Corresponding visual samples.

epochs int

Training epochs.

LocalizeSoundSource(Tensor<T>, IEnumerable<Tensor<T>>)

Localizes sound sources in video frames.

IEnumerable<Tensor<T>> LocalizeSoundSource(Tensor<T> audioWaveform, IEnumerable<Tensor<T>> frames)

Parameters

audioWaveform Tensor<T>

Audio waveform.

frames IEnumerable<Tensor<T>>

Video frames.

Returns

IEnumerable<Tensor<T>>

Attention maps showing sound source locations for each frame.

Remarks

For Beginners: Find where sounds come from in images!

Returns a "heat map" for each frame showing which regions are most likely producing the sound we hear.

RetrieveAudioFromVisuals(IEnumerable<Tensor<T>>, IEnumerable<Vector<T>>, int)

Retrieves audio content matching visual input.

IEnumerable<(int Index, T Score)> RetrieveAudioFromVisuals(IEnumerable<Tensor<T>> frames, IEnumerable<Vector<T>> audioDatabase, int topK = 10)

Parameters

frames IEnumerable<Tensor<T>>

Query video frames.

audioDatabase IEnumerable<Vector<T>>

Database of audio embeddings.

topK int

Number of results.

Returns

IEnumerable<(int Index, T Score)>

Indices and scores of matching audio.

RetrieveVisualsFromAudio(Tensor<T>, IEnumerable<Vector<T>>, int)

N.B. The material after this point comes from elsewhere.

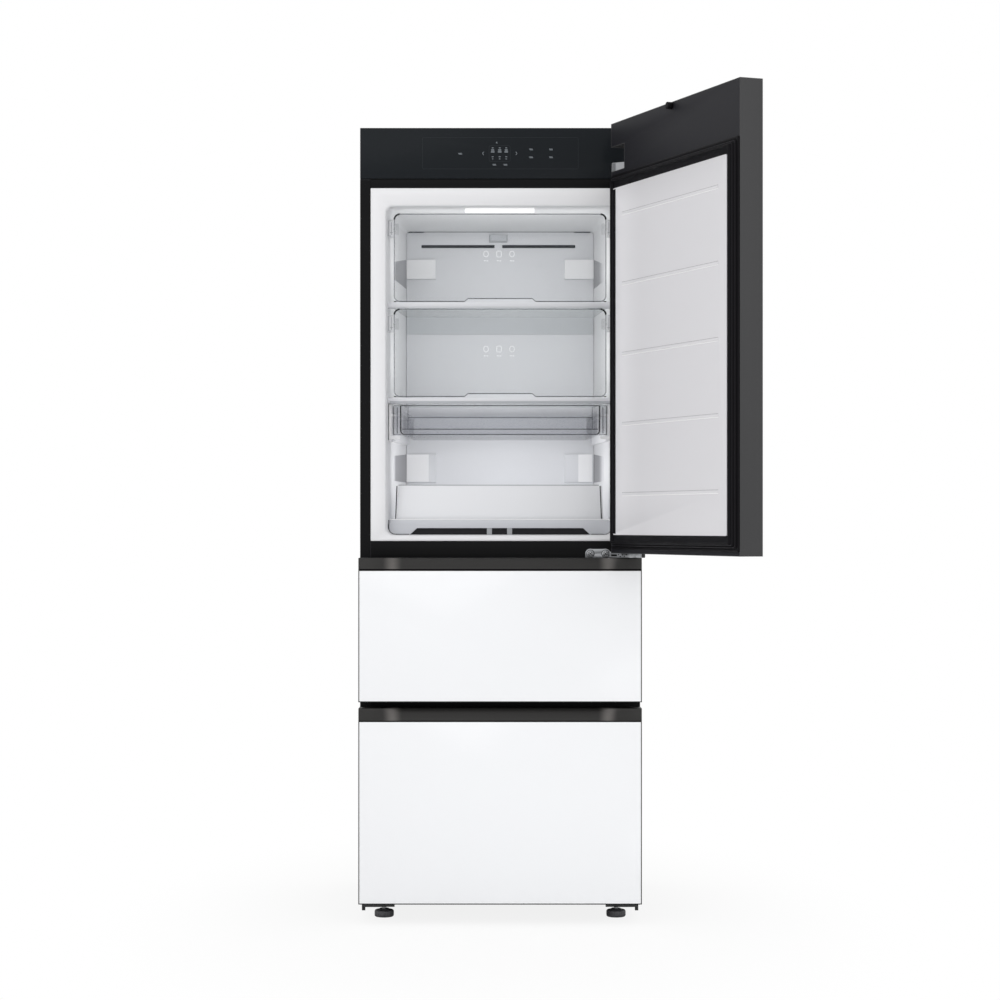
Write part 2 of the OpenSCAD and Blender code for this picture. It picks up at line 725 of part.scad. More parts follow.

Retrieves visual content matching audio.

IEnumerable<(int Index, T Score)> RetrieveVisualsFromAudio(Tensor<T> audioWaveform, IEnumerable<Vector<T>> visualDatabase, int topK = 10)

Parameters

audioWaveform Tensor<T>

Query audio.

visualDatabase IEnumerable<Vector<T>>

Database of visual embeddings.

topK int

Number of results.

Returns

IEnumerable<(int Index, T Score)>

Indices and scores of matching visuals.

SeparateAudioByVisual(Tensor<T>, Tensor<T>)

Separates audio sources based on visual guidance.

Tensor<T> SeparateAudioByVisual(Tensor<T> mixedAudio, Tensor<T> targetVisual)

Parameters

mixedAudio Tensor<T>

Mixed audio waveform.

targetVisual Tensor<T>

Visual of the target sound source.

Returns

Tensor<T>

Separated audio for the target source.

Remarks

Uses visual information to guide audio source separation. For example, given a video of two people talking and pointing at one person, extracts just that person's voice.